WHAT TO WORK ON:
Output the full material exactly as it appears here.

MATERIAL PROVIDED:
START
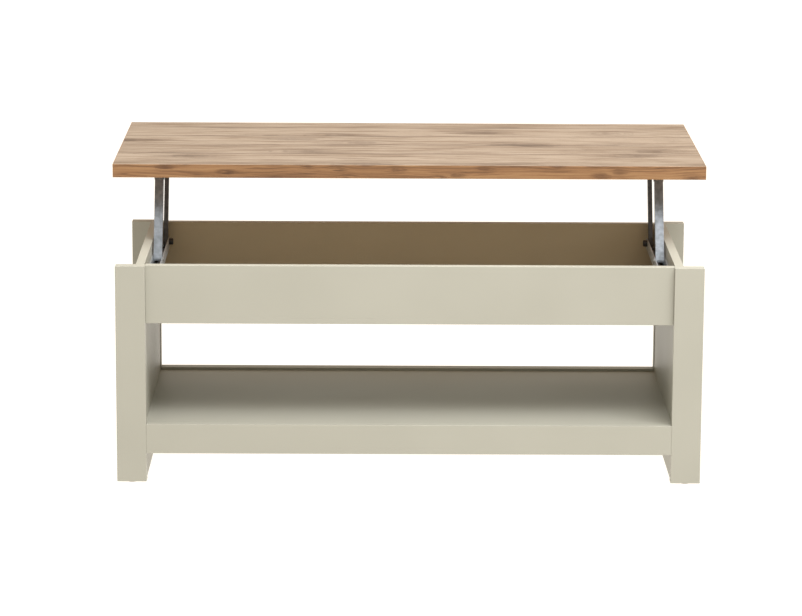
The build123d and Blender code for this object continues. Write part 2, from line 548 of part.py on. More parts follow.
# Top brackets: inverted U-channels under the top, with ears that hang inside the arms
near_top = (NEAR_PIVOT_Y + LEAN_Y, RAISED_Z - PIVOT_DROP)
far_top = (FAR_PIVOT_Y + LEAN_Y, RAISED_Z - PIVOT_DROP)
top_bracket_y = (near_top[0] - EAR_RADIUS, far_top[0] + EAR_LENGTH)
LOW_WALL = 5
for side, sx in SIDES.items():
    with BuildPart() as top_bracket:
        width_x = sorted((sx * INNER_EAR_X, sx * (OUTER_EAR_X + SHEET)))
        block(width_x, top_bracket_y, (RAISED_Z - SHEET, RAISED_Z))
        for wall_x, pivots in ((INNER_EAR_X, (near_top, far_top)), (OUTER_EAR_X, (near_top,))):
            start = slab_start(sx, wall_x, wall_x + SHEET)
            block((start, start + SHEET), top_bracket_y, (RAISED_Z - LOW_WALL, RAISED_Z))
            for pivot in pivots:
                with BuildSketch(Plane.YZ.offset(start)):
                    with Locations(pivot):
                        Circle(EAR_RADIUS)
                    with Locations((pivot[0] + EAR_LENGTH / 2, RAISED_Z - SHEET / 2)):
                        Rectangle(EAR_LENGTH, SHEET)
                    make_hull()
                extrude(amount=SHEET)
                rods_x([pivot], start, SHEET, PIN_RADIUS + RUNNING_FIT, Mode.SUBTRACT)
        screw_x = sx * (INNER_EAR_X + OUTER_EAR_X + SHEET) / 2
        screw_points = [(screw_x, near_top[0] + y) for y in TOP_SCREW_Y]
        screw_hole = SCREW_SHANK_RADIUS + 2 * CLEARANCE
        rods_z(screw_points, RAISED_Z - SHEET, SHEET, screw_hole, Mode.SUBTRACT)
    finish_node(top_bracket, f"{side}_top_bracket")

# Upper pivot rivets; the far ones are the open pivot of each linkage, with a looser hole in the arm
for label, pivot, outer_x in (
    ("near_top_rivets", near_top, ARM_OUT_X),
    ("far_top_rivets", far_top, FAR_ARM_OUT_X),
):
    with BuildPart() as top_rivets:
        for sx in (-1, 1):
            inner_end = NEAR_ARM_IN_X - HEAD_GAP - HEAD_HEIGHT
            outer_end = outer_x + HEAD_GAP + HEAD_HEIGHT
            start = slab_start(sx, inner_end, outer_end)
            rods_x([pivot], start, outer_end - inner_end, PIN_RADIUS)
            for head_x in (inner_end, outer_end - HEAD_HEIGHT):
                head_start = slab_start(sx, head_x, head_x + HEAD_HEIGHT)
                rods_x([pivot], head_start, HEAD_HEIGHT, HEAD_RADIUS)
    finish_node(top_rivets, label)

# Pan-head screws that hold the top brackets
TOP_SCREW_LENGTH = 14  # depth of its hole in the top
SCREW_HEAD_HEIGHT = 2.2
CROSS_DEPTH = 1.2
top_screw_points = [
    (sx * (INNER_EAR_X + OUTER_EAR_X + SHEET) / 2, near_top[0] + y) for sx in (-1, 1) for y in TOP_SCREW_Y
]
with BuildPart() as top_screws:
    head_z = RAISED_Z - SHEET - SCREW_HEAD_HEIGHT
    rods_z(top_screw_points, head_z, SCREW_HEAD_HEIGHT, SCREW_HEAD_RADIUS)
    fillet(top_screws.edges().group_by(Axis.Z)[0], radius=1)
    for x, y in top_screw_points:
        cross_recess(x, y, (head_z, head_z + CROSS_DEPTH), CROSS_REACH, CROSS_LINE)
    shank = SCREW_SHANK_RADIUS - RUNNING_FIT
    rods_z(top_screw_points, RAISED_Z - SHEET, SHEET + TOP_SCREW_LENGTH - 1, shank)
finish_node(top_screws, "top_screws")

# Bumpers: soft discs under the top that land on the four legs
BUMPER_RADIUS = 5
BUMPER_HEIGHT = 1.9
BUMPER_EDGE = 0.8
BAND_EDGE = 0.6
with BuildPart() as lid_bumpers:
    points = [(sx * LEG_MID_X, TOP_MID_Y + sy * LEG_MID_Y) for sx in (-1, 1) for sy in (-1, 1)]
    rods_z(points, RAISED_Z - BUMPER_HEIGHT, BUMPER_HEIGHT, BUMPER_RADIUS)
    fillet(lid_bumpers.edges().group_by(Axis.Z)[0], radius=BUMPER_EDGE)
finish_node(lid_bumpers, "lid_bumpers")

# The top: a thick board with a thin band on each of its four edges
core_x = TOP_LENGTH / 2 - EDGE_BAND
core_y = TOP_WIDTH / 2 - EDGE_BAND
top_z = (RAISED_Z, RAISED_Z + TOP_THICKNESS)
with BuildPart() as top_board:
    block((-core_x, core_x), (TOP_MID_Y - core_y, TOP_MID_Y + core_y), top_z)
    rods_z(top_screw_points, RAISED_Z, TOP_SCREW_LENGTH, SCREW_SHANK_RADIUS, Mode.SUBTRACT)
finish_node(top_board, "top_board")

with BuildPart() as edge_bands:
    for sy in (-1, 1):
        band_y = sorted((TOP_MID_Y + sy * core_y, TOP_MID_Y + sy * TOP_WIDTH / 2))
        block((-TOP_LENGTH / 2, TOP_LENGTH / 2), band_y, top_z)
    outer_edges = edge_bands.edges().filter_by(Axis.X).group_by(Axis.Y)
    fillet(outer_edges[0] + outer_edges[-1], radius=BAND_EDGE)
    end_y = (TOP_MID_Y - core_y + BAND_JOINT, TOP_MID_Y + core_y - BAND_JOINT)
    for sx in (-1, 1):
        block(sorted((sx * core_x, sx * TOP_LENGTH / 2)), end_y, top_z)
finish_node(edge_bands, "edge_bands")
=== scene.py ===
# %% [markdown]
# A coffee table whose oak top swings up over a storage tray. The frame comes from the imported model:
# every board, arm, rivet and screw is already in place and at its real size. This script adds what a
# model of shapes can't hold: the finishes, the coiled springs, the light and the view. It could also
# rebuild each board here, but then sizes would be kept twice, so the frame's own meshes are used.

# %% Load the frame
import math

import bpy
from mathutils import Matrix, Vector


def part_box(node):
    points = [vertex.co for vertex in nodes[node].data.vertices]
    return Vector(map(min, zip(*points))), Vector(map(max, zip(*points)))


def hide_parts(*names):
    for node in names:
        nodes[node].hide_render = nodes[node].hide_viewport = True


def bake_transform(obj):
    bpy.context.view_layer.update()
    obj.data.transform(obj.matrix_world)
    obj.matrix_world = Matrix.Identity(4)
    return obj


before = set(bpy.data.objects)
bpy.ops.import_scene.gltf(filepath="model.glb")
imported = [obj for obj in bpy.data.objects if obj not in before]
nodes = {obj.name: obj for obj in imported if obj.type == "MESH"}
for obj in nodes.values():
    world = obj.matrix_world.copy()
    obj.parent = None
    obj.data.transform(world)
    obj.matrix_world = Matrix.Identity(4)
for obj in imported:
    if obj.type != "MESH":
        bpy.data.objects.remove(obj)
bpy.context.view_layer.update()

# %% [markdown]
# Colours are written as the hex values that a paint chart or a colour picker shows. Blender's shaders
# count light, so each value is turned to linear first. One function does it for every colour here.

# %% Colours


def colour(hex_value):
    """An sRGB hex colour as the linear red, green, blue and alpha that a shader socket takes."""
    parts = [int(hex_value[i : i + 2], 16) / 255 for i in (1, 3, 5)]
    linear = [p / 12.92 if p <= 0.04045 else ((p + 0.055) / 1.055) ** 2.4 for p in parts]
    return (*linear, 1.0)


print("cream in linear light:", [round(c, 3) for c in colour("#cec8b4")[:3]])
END
TASK SOLUTION:
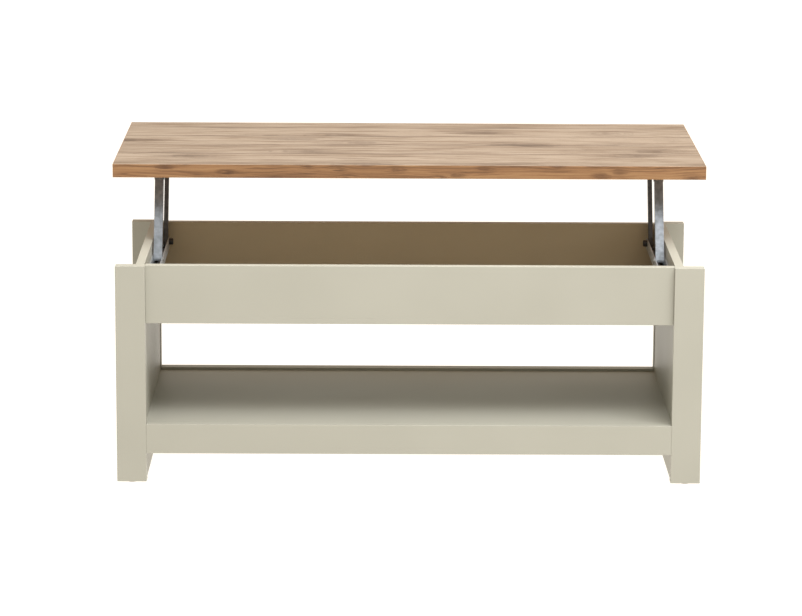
The build123d and Blender code for this object continues. Write part 2, from line 548 of part.py on. More parts follow.
# Top brackets: inverted U-channels under the top, with ears that hang inside the arms
near_top = (NEAR_PIVOT_Y + LEAN_Y, RAISED_Z - PIVOT_DROP)
far_top = (FAR_PIVOT_Y + LEAN_Y, RAISED_Z - PIVOT_DROP)
top_bracket_y = (near_top[0] - EAR_RADIUS, far_top[0] + EAR_LENGTH)
LOW_WALL = 5
for side, sx in SIDES.items():
    with BuildPart() as top_bracket:
        width_x = sorted((sx * INNER_EAR_X, sx * (OUTER_EAR_X + SHEET)))
        block(width_x, top_bracket_y, (RAISED_Z - SHEET, RAISED_Z))
        for wall_x, pivots in ((INNER_EAR_X, (near_top, far_top)), (OUTER_EAR_X, (near_top,))):
            start = slab_start(sx, wall_x, wall_x + SHEET)
            block((start, start + SHEET), top_bracket_y, (RAISED_Z - LOW_WALL, RAISED_Z))
            for pivot in pivots:
                with BuildSketch(Plane.YZ.offset(start)):
                    with Locations(pivot):
                        Circle(EAR_RADIUS)
                    with Locations((pivot[0] + EAR_LENGTH / 2, RAISED_Z - SHEET / 2)):
                        Rectangle(EAR_LENGTH, SHEET)
                    make_hull()
                extrude(amount=SHEET)
                rods_x([pivot], start, SHEET, PIN_RADIUS + RUNNING_FIT, Mode.SUBTRACT)
        screw_x = sx * (INNER_EAR_X + OUTER_EAR_X + SHEET) / 2
        screw_points = [(screw_x, near_top[0] + y) for y in TOP_SCREW_Y]
        screw_hole = SCREW_SHANK_RADIUS + 2 * CLEARANCE
        rods_z(screw_points, RAISED_Z - SHEET, SHEET, screw_hole, Mode.SUBTRACT)
    finish_node(top_bracket, f"{side}_top_bracket")

# Upper pivot rivets; the far ones are the open pivot of each linkage, with a looser hole in the arm
for label, pivot, outer_x in (
    ("near_top_rivets", near_top, ARM_OUT_X),
    ("far_top_rivets", far_top, FAR_ARM_OUT_X),
):
    with BuildPart() as top_rivets:
        for sx in (-1, 1):
            inner_end = NEAR_ARM_IN_X - HEAD_GAP - HEAD_HEIGHT
            outer_end = outer_x + HEAD_GAP + HEAD_HEIGHT
            start = slab_start(sx, inner_end, outer_end)
            rods_x([pivot], start, outer_end - inner_end, PIN_RADIUS)
            for head_x in (inner_end, outer_end - HEAD_HEIGHT):
                head_start = slab_start(sx, head_x, head_x + HEAD_HEIGHT)
                rods_x([pivot], head_start, HEAD_HEIGHT, HEAD_RADIUS)
    finish_node(top_rivets, label)

# Pan-head screws that hold the top brackets
TOP_SCREW_LENGTH = 14  # depth of its hole in the top
SCREW_HEAD_HEIGHT = 2.2
CROSS_DEPTH = 1.2
top_screw_points = [
    (sx * (INNER_EAR_X + OUTER_EAR_X + SHEET) / 2, near_top[0] + y) for sx in (-1, 1) for y in TOP_SCREW_Y
]
with BuildPart() as top_screws:
    head_z = RAISED_Z - SHEET - SCREW_HEAD_HEIGHT
    rods_z(top_screw_points, head_z, SCREW_HEAD_HEIGHT, SCREW_HEAD_RADIUS)
    fillet(top_screws.edges().group_by(Axis.Z)[0], radius=1)
    for x, y in top_screw_points:
        cross_recess(x, y, (head_z, head_z + CROSS_DEPTH), CROSS_REACH, CROSS_LINE)
    shank = SCREW_SHANK_RADIUS - RUNNING_FIT
    rods_z(top_screw_points, RAISED_Z - SHEET, SHEET + TOP_SCREW_LENGTH - 1, shank)
finish_node(top_screws, "top_screws")

# Bumpers: soft discs under the top that land on the four legs
BUMPER_RADIUS = 5
BUMPER_HEIGHT = 1.9
BUMPER_EDGE = 0.8
BAND_EDGE = 0.6
with BuildPart() as lid_bumpers:
    points = [(sx * LEG_MID_X, TOP_MID_Y + sy * LEG_MID_Y) for sx in (-1, 1) for sy in (-1, 1)]
    rods_z(points, RAISED_Z - BUMPER_HEIGHT, BUMPER_HEIGHT, BUMPER_RADIUS)
    fillet(lid_bumpers.edges().group_by(Axis.Z)[0], radius=BUMPER_EDGE)
finish_node(lid_bumpers, "lid_bumpers")

# The top: a thick board with a thin band on each of its four edges
core_x = TOP_LENGTH / 2 - EDGE_BAND
core_y = TOP_WIDTH / 2 - EDGE_BAND
top_z = (RAISED_Z, RAISED_Z + TOP_THICKNESS)
with BuildPart() as top_board:
    block((-core_x, core_x), (TOP_MID_Y - core_y, TOP_MID_Y + core_y), top_z)
    rods_z(top_screw_points, RAISED_Z, TOP_SCREW_LENGTH, SCREW_SHANK_RADIUS, Mode.SUBTRACT)
finish_node(top_board, "top_board")

with BuildPart() as edge_bands:
    for sy in (-1, 1):
        band_y = sorted((TOP_MID_Y + sy * core_y, TOP_MID_Y + sy * TOP_WIDTH / 2))
        block((-TOP_LENGTH / 2, TOP_LENGTH / 2), band_y, top_z)
    outer_edges = edge_bands.edges().filter_by(Axis.X).group_by(Axis.Y)
    fillet(outer_edges[0] + outer_edges[-1], radius=BAND_EDGE)
    end_y = (TOP_MID_Y - core_y + BAND_JOINT, TOP_MID_Y + core_y - BAND_JOINT)
    for sx in (-1, 1):
        block(sorted((sx * core_x, sx * TOP_LENGTH / 2)), end_y, top_z)
finish_node(edge_bands, "edge_bands")
=== scene.py ===
# %% [markdown]
# A coffee table whose oak top swings up over a storage tray. The frame comes from the imported model:
# every board, arm, rivet and screw is already in place and at its real size. This script adds what a
# model of shapes can't hold: the finishes, the coiled springs, the light and the view. It could also
# rebuild each board here, but then sizes would be kept twice, so the frame's own meshes are used.

# %% Load the frame
import math

import bpy
from mathutils import Matrix, Vector


def part_box(node):
    points = [vertex.co for vertex in nodes[node].data.vertices]
    return Vector(map(min, zip(*points))), Vector(map(max, zip(*points)))


def hide_parts(*names):
    for node in names:
        nodes[node].hide_render = nodes[node].hide_viewport = True


def bake_transform(obj):
    bpy.context.view_layer.update()
    obj.data.transform(obj.matrix_world)
    obj.matrix_world = Matrix.Identity(4)
    return obj


before = set(bpy.data.objects)
bpy.ops.import_scene.gltf(filepath="model.glb")
imported = [obj for obj in bpy.data.objects if obj not in before]
nodes = {obj.name: obj for obj in imported if obj.type == "MESH"}
for obj in nodes.values():
    world = obj.matrix_world.copy()
    obj.parent = None
    obj.data.transform(world)
    obj.matrix_world = Matrix.Identity(4)
for obj in imported:
    if obj.type != "MESH":
        bpy.data.objects.remove(obj)
bpy.context.view_layer.update()

# %% [markdown]
# Colours are written as the hex values that a paint chart or a colour picker shows. Blender's shaders
# count light, so each value is turned to linear first. One function does it for every colour here.

# %% Colours


def colour(hex_value):
    """An sRGB hex colour as the linear red, green, blue and alpha that a shader socket takes."""
    parts = [int(hex_value[i : i + 2], 16) / 255 for i in (1, 3, 5)]
    linear = [p / 12.92 if p <= 0.04045 else ((p + 0.055) / 1.055) ** 2.4 for p in parts]
    return (*linear, 1.0)


print("cream in linear light:", [round(c, 3) for c in colour("#cec8b4")[:3]])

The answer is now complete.